Hegemonia: The Legions of Iron - PC - Review
Mankind’s departure from Earth to colonize other worlds was once thought of as a major step for the species. But what was once a blessing can quickly denigrate into something akin to a nightmare.
Just as the early colonists to new worlds in Earth’s past sought to severe ties to the homeland and become independent, so too did those colonists. The humans back on the homeworld were unwilling to allow that, and war became inevitable.
There was one last chance at peace and a conference was set for Earth’s moon, but on the way to the conference, the ship of a key ambassador was attacked and destroyed, plunging the inhabitants of Mars and Earth into a fratricidal war. And wouldn’t you know it, lurking on the edge of the solar system, waiting for both sides of the conflict to be at their weakest is an alien race with thoughts of conquering the system.
Hegemonia Legions of Iron, a PC release from Digital Reality, wanadoo and Dreamcatcher, is an real-time strategy game that is visually stunning. But more than that, this is game that will challenge cerebrally in a way few RTS games have in the past.
This is about one side versus another versus another. As such resource management is key. You must colonize other worlds, research technology and balance diplomacy with strategic combat.
The single-player campaign can be played from one of two viewpoints Earth or Mars. Once you have chosen a side, you take on the role of a hero (there are eight male and female heroes available for the missions) and have to accomplish a task. You will be issued orders and must follow them almost to the letter. Well, maybe not, maybe there is a little room for freelancing, but each mission has definite goals, which must be realized in order to move through the game.
You will have to colonize planets to improve population base while developing technologies, and building and organizing a fleet. Heroes can improve with each successive mission and actually enhance chances of success by improving their stations. Crews can also gain experience and become better as the game progresses.

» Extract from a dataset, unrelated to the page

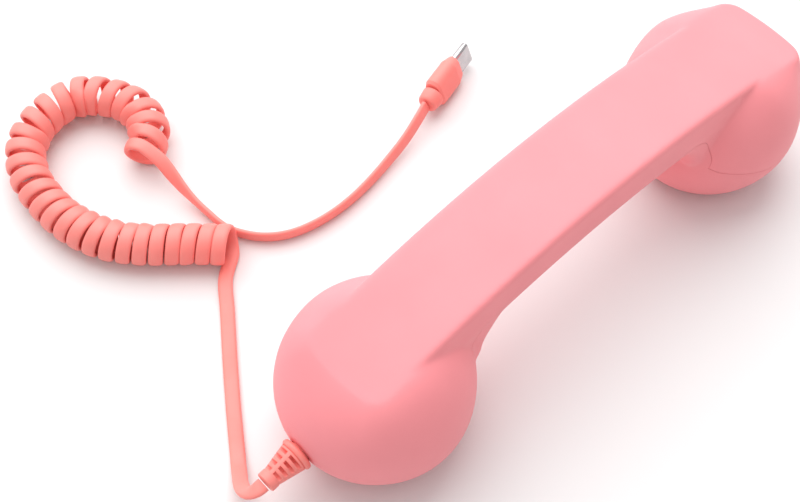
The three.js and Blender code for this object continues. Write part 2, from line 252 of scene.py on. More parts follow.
def soft_touch(name, base, rough=0.56, grain=0.35):
    made = Finish(name, rough, **{"Sheen_Weight": 0.06, "Sheen_Roughness": 0.5, "Specular_IOR_Level": 0.28})
    cloud = made.spread(made.noise(38, 3), 0.3, 0.7)
    speck = made.spread(made.noise(2600, 2), 0.45, 0.62)
    darker = tuple(v * 0.955 for v in base[:3]) + (1.0,)
    paler = tuple(min(1.0, v * 1.02) for v in base[:3]) + (1.0,)
    film = made.mix(cloud, darker, paler)
    made.colour(made.mix(made.spread(speck, 0, 1, 0, 0.25), film, darker))
    made.rough(made.sums(made.spread(made.noise(60, 4), 0.3, 0.7, rough - 0.05, rough + 0.05), speck, 0.03))
    made.bump(made.sums(made.noise(5200, 2), made.noise(900, 2), 0.6), 0.00003, grain)
    return made.material


def cord_rubber(name, base, lines=False):
    made = Finish(name, 0.47, **{"Specular_IOR_Level": 0.45})
    cloud = made.spread(made.noise(120, 3), 0.3, 0.7)
    darker = tuple(v * f for v, f in zip(base[:3], (0.985, 0.93, 0.92))) + (1.0,)
    made.colour(made.mix(cloud, darker, base))
    made.rough(made.spread(made.noise(210, 3), 0.3, 0.7, 0.41, 0.53))
    grain = made.sums(made.noise(3400, 2), made.noise(420, 3), 0.8)
    if lines:
        along = made.node("UVMap", uv_map="along").outputs["UV"]
        place = made.node("Mapping", {"Vector": along, "Scale": (12, 2400, 1)}).outputs["Vector"]
        grain = made.sums(grain, made.noise(1, 2, place), 1.6)
    made.bump(grain, 0.00003, 0.4)
    return made.material


SHELL_PINK = tint(254, 150, 156)
CORD_PINK = tint(253, 141, 133)
shell_finish = soft_touch("soft_touch_pink", SHELL_PINK)
cord_finish = cord_rubber("cord_rubber_pink", CORD_PINK, lines=True)
cover_finish = cord_rubber("cover_rubber_pink", CORD_PINK)
print("finishes:", len(bpy.data.materials))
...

This is a game that has a smattering of many different ideas. The role-playing element raises its head in the hero format, while the RTS elements are well represented with terraforming planets to suit your race (in the single player campaign you can play as either Earth or Mars, but you can play as one of the two alien races in the multiplayer game). You do need to have certain technologies in place to colonize planets or satellites, depending on their surface type.
You can spy on the enemy, lay siege to a planet or try the diplomatic approach. The latter is rather limited in the single-player missions, but does come more into play in multiplayer games.
The biggest initial obstacle to overcome in Hegemonia is the control system. While the game tutorial makes light of these elements, nothing could be further from the truth. This is a game that will take time to learn. Whether working from the strategic two-dimensional map, or winging it in the full-3D environment, this game is complex.
Hegemonia is a game of great depth. Yes, you do have to accomplish several things in order to complete a mission, but how you get from the start of the mission to its completion is up to you. However, time is of the essence. While you are busy, so is the enemy. The game’s AI is very smart and seems to evolve as your abilities within the game increase.
This game is certainly a challenge, but even more so, it is stunning visually. Hegemonia: Legions of Iron has a solid options package, great gameplay and great replayability. While borrowing some of the story elements from previous games, Digital Reality still manages to blend it all into a seamless universe full of wonder, hard work and entertainment.
This game is rated Teen for Violence.
While the mapboards may not be as vast as space itself, they are a good size. The cutscenes are very well designed and set up the game nicely. Load times are average for the genre. Though this game takes place within a familiar universe, game players are not plagued with years of space travel to get from point A to point B.
This game looks amazing. The three-dimensional solar system, while not entirely built to actual physical reference and with a few embellishments, is stunning to look at. The ship animation is solid.
The vocal characterizations can be a touch off in places, and while there is no real sound in space (it is a vacuum), the game does a good job with special effects sounds.
Even the tutorial was a bit confusing and required having the manual nearby to work through the fundamentals of the program. Figure on at least a 45-minute learning curve to get comfortable with this game. That may seem like a lot, but you will be rewarded for your efforts with confident game play.
The conflict idea has been explored before and because of the RTS nature of the game, you will have to take care of resource management.
The multiplayer scenarios can be played through a LAN, the Internet or over the GameSpy network. The game does feature a cooperative campaign, as well as the king-of-the-universe mode of play.
You will have to put in time to learn the nuances of the game but once you get past that phase, you will find this to be a solid RTS game with a few RPG elements. The game is stunning graphically. While this is mission-based, it has depth of play. Like a host of RTS games, this is a program with solid replayability features. It may not have the most original storyline, but it is an excellent game nonetheless.